Alcool au travail : comment éviter les risques lors des événements festifs organisés dans le cadre professionnel ?

Publié le 12/12/2022

Depuis la fin de la crise sanitaire, les événements festifs se multiplient au sein des entreprises. Si les salariés y voient une occasion de renouer des liens qui ont eu tendance à s’estomper durant les confinements successifs, ces événements permettent surtout aux employeurs de recréer un esprit d’équipe et, plus largement, d’entreprise. Lors de ces événements, qui se déroulent le plus souvent en soirée, se pose la question de la consommation d’alcool des salariés, avec encore plus d’acuité en cette période de fêtes de fin d’année.

En dépit des questions qu’il soulève, force est de constater que ce sujet est finalement peu encadré par le législateur.
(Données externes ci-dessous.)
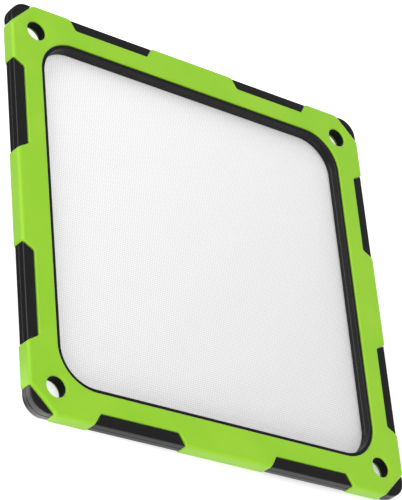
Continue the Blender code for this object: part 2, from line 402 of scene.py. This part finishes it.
def make_core():
    """The hard moulding: web, rim, eight pads and four corner caps, with its parting line."""
    raised = slab("moulded_frame", FRAME_HALF, FRAME_BACK, FRAME_FRONT, FRAME_RADIUS)
    parting_line(raised, FRAME_HALF, 1)
    cover = cut_corner_slab("cover", FIT, FRAME_BACK - PAST, FRAME_FRONT + PAST)
    apply_boolean(cover, windows("cover_windows", 0), "DIFFERENCE")
    apply_boolean(raised, cover, "DIFFERENCE")
    round_rims(raised, FRAME_FILLET, FINE_SEGMENTS, (FRAME_BACK, FRAME_FRONT))

    rim = opening_slab("rim", RIM_FRONT, FRAME_MIDDLE - GAP, FRAME_FRONT)
    back_rim = opening_slab("back_rim", RIM_BACK, FRAME_BACK, FRAME_MIDDLE)
    apply_boolean(rim, back_rim, "UNION")
    opening = opening_slab("frame_opening", 0, FRAME_BACK - PAST, FRAME_FRONT + PAST)
    parting_line(opening, OPENING_HALF, -1)
    apply_boolean(rim, opening, "DIFFERENCE")
    seat = opening_slab("mesh_seat", MESH_LAP + GAP, FRAME_BACK - PAST, FRAME_BACK + SEAT_DEPTH)
    apply_boolean(rim, seat, "DIFFERENCE")
    round_rims(rim, RIM_FILLET, FINE_SEGMENTS, (FRAME_FRONT,))

    web_half = SLOT_HALF - GAP
    web = slab("web", web_half, SLOT_BACK + GAP, SLOT_FRONT - GAP, GAP, SMALL_SEGMENTS)
    inside = opening_slab("web_opening", RIM_FRONT / 2, SLOT_BACK, SLOT_FRONT)
    apply_boolean(web, inside, "DIFFERENCE")
    bores = hole_cutters("web_holes", 0, JACKET_TOP, HOLE_DIAMETER, HOLE_DIAMETER)
    apply_boolean(web, bores, "DIFFERENCE")
    apply_boolean(raised, web, "UNION")
    apply_boolean(raised, rim, "UNION")
    finish_shape(raised)
    return raised


def make_mesh():
    """The woven mesh, a thin stretched sheet with rounded corners like the opening's."""
    low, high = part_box("filter_mesh")
    sheet = opening_slab("woven_mesh", MESH_LAP, low.z * 1000, high.z * 1000)
    finish_shape(sheet)
    return sheet


# Materials


def linear(hex_colour):
    """A linear colour from an sRGB hex value."""
    values = [int(hex_colour[i : i + 2], 16) / 255 for i in (0, 2, 4)]
    return (*[v / 12.92 if v <= 0.04045 else ((v + 0.055) / 1.055) ** 2.4 for v in values], 1.0)


def new_material(name):
    material = bpy.data.materials.new(name)
    material.use_nodes = True
    material.node_tree.nodes.clear()
    return material


def add(owner, kind, settings=None, inputs=None):
    """Adds a node to a material or to the world.

    An input is a value, or a (node, output) pair that is linked to it.
    """
    node = owner.node_tree.nodes.new(kind)
    for key, value in (settings or {}).items():
        setattr(node, key, value)
    for key, value in (inputs or {}).items():
        if isinstance(value, tuple) and isinstance(value[0], bpy.types.Node):
            owner.node_tree.links.new(value[0].outputs[value[1]], node.inputs[key])
        else:
            node.inputs[key].default_value = value
    return node


def in_millimetres(material):
    """Object coordinates with one unit to the millimetre."""
    place = add(material, "ShaderNodeTexCoord")
    return add(
        material,
        "ShaderNodeMapping",
        None,
        {"Vector": (place, "Object"), "Scale": (1000, 1000, 1000)},
    )


def noise(material, place, scale, detail):
    return add(
        material,
        "ShaderNodeTexNoise",
        None,
        {"Vector": (place, "Vector"), "Scale": scale, "Detail": detail},
    )


def calculate(owner, operation, first, second, clamp=False):
    return add(
        owner,
        "ShaderNodeMath",
        {"operation": operation, "use_clamp": clamp},
        {0: first, 1: second},
    )


def ramp(owner, value, start, end, at_start, at_end):
    """Goes from at_start to at_end while the value goes from start to end."""
    return add(
        owner,
        "ShaderNodeMapRange",
        None,
        {
            "Value": value,
            "From Min": start,
            "From Max": end,
            "To Min": at_start,
            "To Max": at_end,
        },
    )


def blend(material, share, first, second):
    """Mixes two colours, and gives the mix as a (node, output) pair."""
    mix = add(material, "ShaderNodeMix", {"data_type": "RGBA"}, {0: share, 6: first, 7: second})
    return mix, 2


def relief(material, height, strength, depth):
    return add(
        material,
        "ShaderNodeBump",
        None,
        {"Height": height, "Strength": strength, "Distance": mm(depth)},
    )


def give_surface(material, inputs):
    """Gives a material a surface shader with these inputs."""
    surface = add(material, "ShaderNodeBsdfPrincipled", None, inputs)
    add(material, "ShaderNodeOutputMaterial", None, {"Surface": (surface, "BSDF")})
    return material


def moulded_silicone():
    """Silicone rubber from a fine-sparked mould.

    A dense colour that drifts a little, a soft wide shine that pales the sides, and a fine tooth.
    """
    material = new_material("moulded_silicone")
    place = in_millimetres(material)
    tooth = noise(material, place, 4.0, 3.0)
    swirl = noise(material, place, 0.06, 2.0)
    colour = blend(material, (swirl, "Fac"), linear("83C700"), linear("9FD326"))
    shine = ramp(material, (tooth, "Fac"), 0, 1, 0.42, 0.52)
    bump = relief(material, (tooth, "Fac"), 0.25, 0.02)
    return give_surface(
        material,
        {
            "Base Color": colour,
            "Roughness": (shine, "Result"),
            "Normal": (bump, "Normal"),
            "IOR": 1.45,
            "Sheen Weight": 0.8,
            "Sheen Roughness": 0.35,
        },
    )


def moulded_abs():
    """Black ABS from a polished mould with a light grain: satin, and shinier at grazing angles."""
    material = new_material("moulded_abs")
    place = in_millimetres(material)
    grain = noise(material, place, 6.0, 2.0)
    cloud = noise(material, place, 0.25, 2.0)
    colour = blend(material, (cloud, "Fac"), linear("161617"), linear("1C1C1D"))
    shine = ramp(material, (cloud, "Fac"), 0, 1, 0.24, 0.34)
    bump = relief(material, (grain, "Fac"), 0.2, 0.02)
    return give_surface(
        material,
        {
            "Base Color": colour,
            "Roughness": (shine, "Result"),
            "Normal": (bump, "Normal"),
            "IOR": 1.5,
            "Specular IOR Level": 0.3,
        },
    )


def woven_nylon():
    """White nylon monofilament in a plain weave, open enough to let part of the light through."""
    material = new_material("woven_nylon")
    place = in_millimetres(material)

    def threads(direction):
        return add(
            material,
            "ShaderNodeTexWave",
            {"bands_direction": direction},
            {"Vector": (place, "Vector"), "Scale": WAVE_PERIOD / THREAD_SPACING},
        )

    warp = threads("X")
    weft = threads("Y")
    over = add(
        material,
        "ShaderNodeTexChecker",
        None,
        {"Vector": (place, "Vector"), "Scale": 1 / THREAD_SPACING},
    )
    height = add(
        material,
        "ShaderNodeMix",
        {"data_type": "FLOAT"},
        {0: (over, "Fac"), 2: (warp, "Fac"), 3: (weft, "Fac")},
    )
    # Painted shade: the nylon is greyer where the weave lies low, between the threads
    painted_pore_shade = blend(material, (height, 0), linear("CACACA"), linear("FCFCFC"))
    bump = relief(material, (height, 0), 0.4, 0.08)
    return give_surface(
        material,
        {
            "Base Color": painted_pore_shade,
            "Roughness": 0.75,
            "Normal": (bump, "Normal"),
            "IOR": 1.53,
            "Sheen Weight": 0.1,
            "Alpha": 0.4,
        },
    )


def pale_floor():
    """White paper sweep. The camera sees it as white, and it keeps the shadow.

    Under the filter its glow is painted lighter towards the far left corner, a painted light that
    shows through the mesh.
    Reflections see a painted glow instead: dim under the filter and close beside it, painted shade,
    and bright further out and along the near side, most of all at the near left corner, painted
    highlights. That gives the black edges their contrast.
    """
    material = new_material("paper_sweep_and_painted_glow")
    white = linear("FFFFFF")
    ray = add(material, "ShaderNodeLightPath")
    place = in_millimetres(material)
    along = add(material, "ShaderNodeSeparateXYZ", None, {"Vector": (place, "Vector")})

    paper = add(material, "ShaderNodeBsdfDiffuse", None, {"Color": linear("E6E6E6")})
    seen = calculate(material, "ADD", (ray, "Is Camera Ray"), (ray, "Is Transmission Ray"))
    slant = calculate(material, "SUBTRACT", (along, "X"), (along, "Y"))
    # Painted light: the glow rises towards the far left corner and lights the mesh from behind
    painted_backlight = ramp(material, (slant, 0), *PAINTED_BACKLIGHT_ZONE, *PAINTED_BACKLIGHT)
    strength = calculate(material, "MULTIPLY", (seen, 0), (painted_backlight, "Result"))
    glow = add(material, "ShaderNodeEmission", None, {"Color": white, "Strength": (strength, 0)})
    lit = add(material, "ShaderNodeAddShader", None, {0: (paper, 0), 1: (glow, 0)})

    # Painted reflection: a glow that only reflections see. It is dim beside and under the filter as
    # painted shade, and bright at the near side and the near left corner as painted highlights
    near_left = ramp(material, (along, "Y"), *NEAR_LEFT_ZONE, PAINTED_DIM_UNDER_FILTER, PAINTED_NEAR_LEFT)
    foot_zone = (-JACKET_HALF, -JACKET_HALF - 1)
    foot = ramp(material, (along, "X"), *foot_zone, PAINTED_DIM_UNDER_FILTER, (near_left, "Result"))
    outwards = add(
        material, "ShaderNodeVectorMath", {"operation": "ABSOLUTE"}, {0: (place, "Vector")}
    )
    out = add(material, "ShaderNodeSeparateXYZ", None, {"Vector": (outwards, 0)})
    furthest = calculate(material, "MAXIMUM", (out, "X"), (out, "Y"))
    beside = ramp(material, (furthest, 0), *BESIDE_ZONE, (foot, "Result"), PAINTED_OPEN_FLOOR)
    near_side = ramp(material, (along, "X"), *CORNER_ZONE, PAINTED_NEAR_SIDE, PAINTED_NEAR_LEFT_CORNER)
    level = ramp(material, (along, "Y"), *NEAR_ZONE, (beside, "Result"), (near_side, "Result"))
    painted_reflection = add(
        material, "ShaderNodeEmission", None, {"Color": white, "Strength": (level, "Result")}
    )
    surface = add(
        material,
        "ShaderNodeMixShader",
        None,
        {0: (ray, "Is Glossy Ray"), 1: (lit, 0), 2: (painted_reflection, 0)},
    )
    add(material, "ShaderNodeOutputMaterial", None, {"Surface": (surface, 0)})
    return material


# Stage


def make_floor():
    bpy.ops.object.select_all(action="DESELECT")
    bpy.ops.mesh.primitive_plane_add(size=FLOOR_SIDE, location=(0, 0, 0))
    floor = bpy.context.active_object
    floor.name = "floor"
    floor.data.materials.append(pale_floor())


def make_world():
    """A pale room. Where it is seen it is white round the horizon and dimmer overhead."""
    world = bpy.data.worlds.new("studio")
    bpy.context.scene.world = world
    world.use_nodes = True
    world.node_tree.nodes.clear()
    ray = add(world, "ShaderNodeLightPath")
    seen = calculate(world, "ADD", (ray, "Is Camera Ray"), (ray, "Is Glossy Ray"), clamp=True)
    seen_through = calculate(world, "ADD", (seen, 0), (ray, "Is Transmission Ray"), clamp=True)
    place = add(world, "ShaderNodeTexCoord")
    direction = add(world, "ShaderNodeSeparateXYZ", None, {"Vector": (place, "Generated")})
    backdrop = ramp(world, (direction, "Z"), *BACKDROP_ZONE, *BACKDROP)
    strength = ramp(world, (seen_through, 0), 0, 1, ROOM_LIGHT, (backdrop, "Result"))
    sky = add(world, "ShaderNodeBackground", None, {"Strength": (strength, "Result")})
    add(world, "ShaderNodeOutputWorld", None, {"Surface": (sky, 0)})


def softbox(name, place, size, power):
    """A square area lamp that faces the filter."""
    bpy.ops.object.light_add(type="AREA", location=[mm(value) for value in place])
    lamp = bpy.context.active_object
    lamp.name = name
    lamp.data.size = mm(size)
    lamp.data.energy = power
    lamp.rotation_euler = (-Vector(place)).to_track_quat("-Z", "Y").to_euler()


def make_camera():
    bpy.ops.object.camera_add(
        location=[mm(value) for value in CAMERA_PLACE],
        rotation=[math.radians(value) for value in CAMERA_TURN],
    )
    camera = bpy.context.active_object
    camera.data.sensor_width = SENSOR_WIDTH
    camera.data.lens = CAMERA_LENS
    camera.data.clip_start = mm(CLIP_START)
    bpy.context.scene.camera = camera


jacket = make_jacket()
core = make_core()
mesh = make_mesh()
finishes = [
    (jacket, "silicone_jacket", "silicone", moulded_silicone()),
    (core, "core_frame", "plastic", moulded_abs()),
    (mesh, "filter_mesh", "nylon", woven_nylon()),
]
for piece, node, slot, material in finishes:
    piece.data.materials.clear()
    piece.data.materials.append(material)
    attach(piece, "root")
    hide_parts(node)

make_floor()
make_world()
softbox("left_softbox", (-1150, 560, 620), size=900, power=9)
softbox("low_softbox", (-350, -1250, 500), size=900, power=9.5)
softbox("top_softbox", (-100, 150, 1400), size=700, power=4)
make_camera()
bpy.context.scene.view_settings.view_transform = "Standard"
Il est donc recommandé, pour les entreprises, d’adopter des « bonnes pratiques » afin de pouvoir aborder ces événements festifs avec sérénité.
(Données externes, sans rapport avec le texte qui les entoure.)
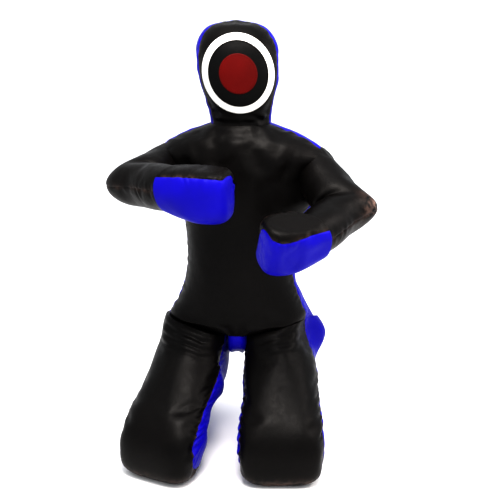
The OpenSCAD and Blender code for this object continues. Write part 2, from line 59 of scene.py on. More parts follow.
def row_frame(p):
    return (np.asarray(p, float) + CENTRING) * MM


# ---- Sections: [centre, half-width, half-depth, squareness]

def unit(v):
    v = np.asarray(v, float)
    return v / np.linalg.norm(v)


def across(c, along, side, w, d, n):
    v = unit(np.cross(along, side))
    u = unit(np.cross(v, along))
    return [np.asarray(c, float), u * w / 2, v * d / 2, n]


def turned(p, a):
    c, s = math.cos(math.radians(a)), math.sin(math.radians(a))
    return np.array([p[0] * c - p[1] * s, p[0] * s + p[1] * c, p[2]])


def packed(sections):
    return np.array([np.concatenate([s[0], s[1], s[2], [s[3]]]) for s in sections])


def section_at(sections, t):
    t = np.asarray(t, float)
    last = len(sections) - 1
    i = np.clip(np.floor(t).astype(int), 0, last - 1)
    f = (t - i)[..., None]
    a, b, c, d = (sections[np.clip(i + k, 0, last)] for k in (-1, 0, 1, 2))
    return 0.5 * (2 * b + (c - a) * f + (2 * a - 5 * b + 4 * c - d) * f ** 2
                  + (3 * b - a - 3 * c + d) * f ** 3)


def rim_points(s, angles):
    """s is (rows, 10) and angles (rows, m) or (m,), in degrees."""
    a = np.radians(np.broadcast_to(angles, (len(s), np.shape(angles)[-1])))
    power = 2 / s[:, 9:10]
    x = np.sign(np.cos(a)) * np.abs(np.cos(a)) ** power
    y = np.sign(np.sin(a)) * np.abs(np.sin(a)) ** power
    p = s[:, None, 0:3] + x[..., None] * s[:, None, 3:6] + y[..., None] * s[:, None, 6:9]
    p[..., 2] = np.maximum(p[..., 2], 0)
    return p


def level(z, w, front, back, n, drop=0):
    return [np.array([0, (back - front) / 2, z - drop / 2]), np.array([w / 2, 0, 0]),
            np.array([0, -(front + back) / 2, drop / 2]), n]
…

Quelles règles légales l’employeur doit-il respecter en matière de consommation d’alcool au travail ?

Quelques règles spécifiques, assorties de sanctions, sont posées par le Code du travail :

  • l’employeur ne peut laisser entrer ou séjourner des personnes en état d’ivresse sur le lieu de travail1 ;

  • il ne peut pas non plus laisser introduire sur le lieu de travail des boissons alcoolisées en dehors d’une liste limitative de boissons, à savoir : le vin, la bière, le cidre et le poiré2.

Le non-respect de ces dispositions est sanctionné par une amende pouvant aller jusqu’à 10 000 € pour une personne physique (50 000 € pour une personne morale), appliquée autant de fois qu’il y a de salariés concernés3.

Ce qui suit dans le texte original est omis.